Dr. Mohd Imtiaz Nawaz, King Saud University (KSU), Riyadh, KSA
Proliferative diabetic retinopathy (PDR) is the most common diabetes-related eye disease and is a leading cause of visual impairment worldwide.
In my ten years of research work, we reported for the first time the involvement of novel chemokines and cytokines in the progression of PDR. We found that high-mobility group box-1, platelet factor-4, heparanase-1, acyl-glycerol kinase, endocan, matrix metallopeptidases, CXCL16, and few other angio-inflammatory markers, including neurotrophins, are the biomarkers of the disease.
The proangiogenic vascular endothelial growth factor (VEGF) exerts a pathogenic role in PDR and is responsible for blood-retina barrier breakdown, increased vessel permeability, and retinal neovascularization. As opposed to the hundreds of scientific literatures, we demonstrated that the VEGF in PDR vitreous fluid is present at concentrations 1000-100000-fold higher than those traditionally reported. This finding anticipates that the novel strategies aimed at unmasking vitreal- VEGF may increase the potency of VEGF blockers, with therapeutic implications for PDR patients.
Our research work is a pioneer in demonstrating the use of vitreous fluid obtained from PDR patients as a translational research tool. We developed a novel 3D-endothelial cell spheroid/human vitreous assay, a first of its type, for a rapid and cost-effective experimental procedure suitable for evaluating the anti-angiogenic activity of novel extracellular and intracellular drug candidates using PDR vitreous fluid as a proangiogenic stimulus. Indeed, our study may provide evidence to recapitulate the events occurring during PDR progression. This could set the basis for designing preclinical experiments to test pharmaceutical drugs for the early treatment of PDR.
Our data suggest that the human PDR vitreous is biologically active and induces a proangiogenic/proinflammatory phenotype in endothelial cells. The data indicate that inflammation mediates the angiogenic activity of PDR vitreous fluid and that N-formyl peptide receptors (FPRs) may mediate these responses.
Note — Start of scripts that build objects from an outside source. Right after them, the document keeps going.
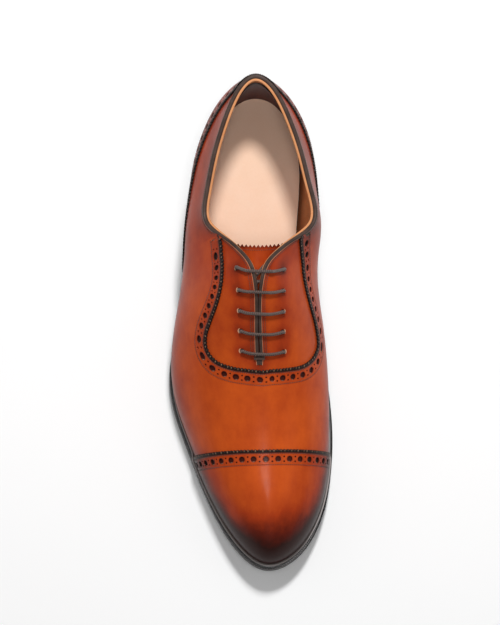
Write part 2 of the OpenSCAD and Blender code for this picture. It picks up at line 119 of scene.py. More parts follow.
class Coat:
    """A material under way. node() makes any node: its type, its settings, then its sockets."""

    def __init__(self, name):
        self.material = bpy.data.materials.new(name)
        self.material.use_nodes = True
        self.tree = self.material.node_tree
        self.shader = self.tree.nodes["Principled BSDF"]

    def node(self, kind, settings=None, sockets=None, out=0):
        n = self.tree.nodes.new(kind)
        for key, value in (settings or {}).items():
            if key == "stops":
                ramp = n.color_ramp
                while len(ramp.elements) < len(value): ramp.elements.new(0.5)
                for e, (at, colour) in zip(ramp.elements, value): e.position, e.color = at, (*colour, 1)
            else:
                setattr(n, key, value)
        for key, value in (sockets or {}).items():
            if isinstance(value, Wire): self.tree.links.new(value.socket, n.inputs[key])
            else: n.inputs[key].default_value = value
        return Wire(self, n.outputs[out])

    def place(self): return self.node("ShaderNodeTexCoord", out="Object")
    def across(self): return self.node("ShaderNodeTexCoord", out="UV")
    def painted(self, name): return self.node("ShaderNodeAttribute", {"attribute_name": name}, out="Fac")
    def ramp(self, value, *stops): return self.node("ShaderNodeValToRGB", {"stops": stops}, {0: value})
    def split(self, vector, axis): return self.node("ShaderNodeSeparateXYZ", None, {0: vector}, out=axis)
    def stretched(self, at, by): return self.node("ShaderNodeMapping", None, {0: at, 3: by})

    def noise(self, at, scale, detail=3.0, rough=0.55):
        sockets = {"Vector": at, "Scale": scale, "Detail": detail, "Roughness": rough}
        return self.node("ShaderNodeTexNoise", None, sockets)

    def cells(self, at, scale):
        sockets = {"Vector": at, "Scale": scale, "Smoothness": 0.35}
        return self.node("ShaderNodeTexVoronoi", {"feature": "SMOOTH_F1"}, sockets)

    def mix(self, share, a, b):
        a, b = ((*c, 1) if isinstance(c, tuple) else c for c in (a, b))
        return self.node("ShaderNodeMix", {"data_type": "RGBA"}, {0: share, 6: a, 7: b}, out=2)

    def bump(self, height, strength, distance=0.0004):
        return self.node("ShaderNodeBump", None, {"Height": height, "Strength": strength, "Distance": distance})

    def finish(self, **sockets):
        """Sets the shader: numbers go on its own sockets, wires are linked."""
        for key, value in sockets.items():
            key = key.replace("_", " ")
            if isinstance(value, Wire): self.tree.links.new(value.socket, self.shader.inputs[key])
            else: self.shader.inputs[key].default_value = value
        return self.material


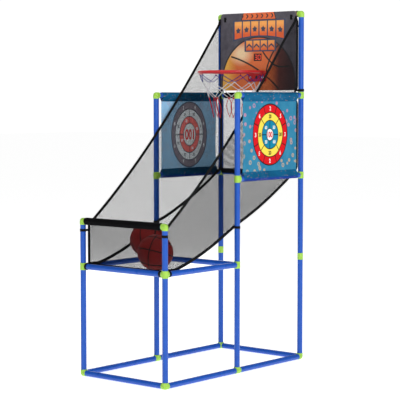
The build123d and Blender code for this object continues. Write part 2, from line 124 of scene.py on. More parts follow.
TUBE_R = (high("front_rail_tube").z - low("front_rail_tube").z) / 2
HALF_WIDTH = high("front_posts_upper").x - TUBE_R
FRONT_Y = middle("front_posts_upper").y
MID_Y = middle("mid_posts_upper").y
REAR_Y = middle("top_tube").y
RAIL_Z = middle("front_rail_tube").z
TABLE_Z = middle("table_front_tube").z
MIDDLE_Z = middle("middle_rear_tube").z
UPPER_Z = middle("upper_rear_tube").z
TOP_Z = middle("top_tube").z


# ----------------------------------------------------------- shaders
def linear(red, green, blue):
    """Linear colour of a colour given as screen values from 0 to 255."""
    shares = (c / 255 for c in (red, green, blue))
    return tuple(s / 12.92 if s < 0.04 else ((s + 0.055) / 1.055) ** 2.4 for s in shares) + (1.0,)


class Value:
    """A number that varies over a surface. Arithmetic on it adds shader nodes."""

    def __init__(self, shader, socket):
        self.shader = shader
        self.socket = socket

    def math(self, operation, *others, clamp=False):
        return self.shader.math(operation, self, *others, clamp=clamp)

    def __add__(self, other):
        return self.math("ADD", other)

    def __sub__(self, other):
        return self.math("SUBTRACT", other)

    def __rsub__(self, other):
        return self.shader.math("SUBTRACT", other, self)

    def __mul__(self, other):
        return self.math("MULTIPLY", other)

    def __truediv__(self, other):
        return self.math("DIVIDE", other)

    def __abs__(self):
        return self.math("ABSOLUTE")

    __radd__ = __add__
    __rmul__ = __mul__

    def sin(self):
        return self.math("SINE")

    def least(self, other):
        return self.math("MINIMUM", other)

    def most(self, other):
        return self.math("MAXIMUM", other)

    def wave(self, period):
        """A sine of this period."""
        return (self * (2 * pi / period)).sin()

    def nearest(self, period):
        """Signed distance to the nearest whole multiple of a period."""
        return self.math("WRAP", period / 2, -period / 2)

    def over(self, edge, soft=0.0004):
        """Mask: 1 above an edge, 0 below it."""
        return self.math("MULTIPLY_ADD", 1 / soft, 0.5 - edge / soft, clamp=True)

    def under(self, edge, soft=0.0004):
        """Mask: 1 below an edge, 0 above it."""
        return self.math("MULTIPLY_ADD", -1 / soft, 0.5 + edge / soft, clamp=True)

    def between(self, start, end, soft=0.0004):
        return self.over(start, soft) * self.under(end, soft)


class Shader:
    """A node material with one Principled shader and formulas on the surface's own coordinates."""

    def __init__(self, name, **settings):
        self.material = bpy.data.materials.new(name)
        self.material.use_nodes = True
        self.tree = self.material.node_tree
        self.surface = self.tree.nodes["Principled BSDF"]
        self.place = self.node("ShaderNodeTexCoord").outputs["Object"]
        split = self.node("ShaderNodeSeparateXYZ")
        self.join(self.place, split.inputs[0])
        self.x, self.y, self.z = (Value(self, output) for output in split.outputs)
        for key, value in settings.items():
            self.surface.inputs[key.replace("_", " ").title().replace("Ior", "IOR")].default_value = value

    def node(self, kind):
        return self.tree.nodes.new(kind)

    def join(self, source, target):
        self.tree.links.new(source.socket if isinstance(source, Value) else source, target)

    def put(self, source, target):
        """Feed an input with a number, another node's output, or a colour as three screen values."""
        if isinstance(source, (Value, bpy.types.NodeSocket)):
            self.join(source, target)
        elif isinstance(source, tuple) and len(source) == 3:
            target.default_value = linear(*source)
        else:
            target.default_value = source

    def math(self, operation, *terms, clamp=False):
        node = self.node("ShaderNodeMath")
        node.operation = operation
        node.use_clamp = clamp
        for term, target in zip(terms, node.inputs):
            self.put(term, target)
        return Value(self, node.outputs[0])

    def flat(self):
        """The two coordinates, in metres, of the cut cloth that the piece was made from."""
        node = self.node("ShaderNodeUVMap")
        node.uv_map = "flat"
        split = self.node("ShaderNodeSeparateXYZ")
        self.join(node.outputs[0], split.inputs[0])
        return Value(self, split.outputs[0]), Value(self, split.outputs[1])

    def off_seam(self):
        """Distance from the nearest seam of a ball, as a share of its radius."""
        node = self.node("ShaderNodeAttribute")
        node.attribute_name = "off_seam"
        return Value(self, node.outputs["Fac"])

    def noise(self, size, detail=2.0, stretch=(1, 1, 1)):
        """Noise around 0.5 whose features are about this size."""
        mapping = self.node("ShaderNodeMapping")
        self.join(self.place, mapping.inputs[0])
        mapping.inputs["Scale"].default_value = stretch
        node = self.node("ShaderNodeTexNoise")
        self.join(mapping.outputs[0], node.inputs["Vector"])
        node.inputs["Scale"].default_value = 1 / size
        node.inputs["Detail"].default_value = detail
        return Value(self, node.outputs[0])

    def cells(self, size, feature="F1"):
        """Distance to the nearest of scattered points, as a share of their spacing."""
        node = self.node("ShaderNodeTexVoronoi")
        node.feature = feature
        self.join(self.place, node.inputs["Vector"])
        node.inputs["Scale"].default_value = 1 / size
        return Value(self, node.outputs["Distance"])

    def mix(self, mask, below, above):
        node = self.node("ShaderNodeMix")
        node.data_type = "RGBA"
        self.put(mask, node.inputs[0])
        self.put(below, node.inputs[6])
        self.put(above, node.inputs[7])
        return node.outputs[2]

    def layers(self, ground, *coats):
        """Colour of a ground with coats of (mask, colour) over it."""
        for mask, colour in coats:
            ground = self.mix(mask, ground, colour)
        return ground

    def finish(self, colour, roughness=None, bump=None, height=0.0002, alpha=None, glows=False):
        self.put(colour, self.surface.inputs["Base Color"])
        if glows:
            self.put(colour, self.surface.inputs["Emission Color"])
        if roughness is not None:
            self.put(roughness, self.surface.inputs["Roughness"])
        if alpha is not None:
            self.put(alpha, self.surface.inputs["Alpha"])
        if bump is not None:
            node = self.node("ShaderNodeBump")
            node.inputs["Strength"].default_value = 1.0
            node.inputs["Distance"].default_value = height
            self.join(bump, node.inputs["Height"])
            self.join(node.outputs[0], self.surface.inputs["Normal"])
        return self.material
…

Thus, FPR may represent a target for developing novel anti- inflammatory/anti-angiogenic approaches for PDR therapy.
Next, I worked on a project aimed to investigate the angiogenic activity of enantiomers of novel short peptides, with potential implications in the management of PDR or ischemic disease. The peptide N-tert-butyloxycarbonyl (Boc)-Phe-D-Leu-Phe-D-Leu-Phe (BOC2) has been used extensively as an FPR1/FPR2 antagonist to assess the role of FPRs in physiological and pathological conditions. However, our data have shown that the BOC2-related peptide Boc-Phe-Leu-Phe-Leu-Phe (BOC- FLFLF in single letter code, L-BOC2) having all-L configurations on its stereocenters, inhibits the angiogenic activity of various heparin-binding angiogenic growth factors, including VEGF-A165, by interacting with their heparin-binding domain. Thus, BOC2 can be used as a multi-target candidate with a potential therapeutic implication in angiogenesis-dependent diseases, including cancer.
Surprisingly, we found that at variance with its L-enantiomer, D-BOC2 is devoid of any VEGF antagonist activity. On the contrary, D-BOC2, as well as D-F3 and D-Succ-F3, are endowed with a significant proangiogenic capacity. Besides, we demonstrate that the angiogenic activity of D-Succ- F3 is due to the engagement and activation of FPR3 expressed by endothelial cells. In conclusion, D- Succ-F3 may set the basis for the design of novel proangiogenic peptides with potential translational implications in therapeutic angiogenesis for treating chronic wounds.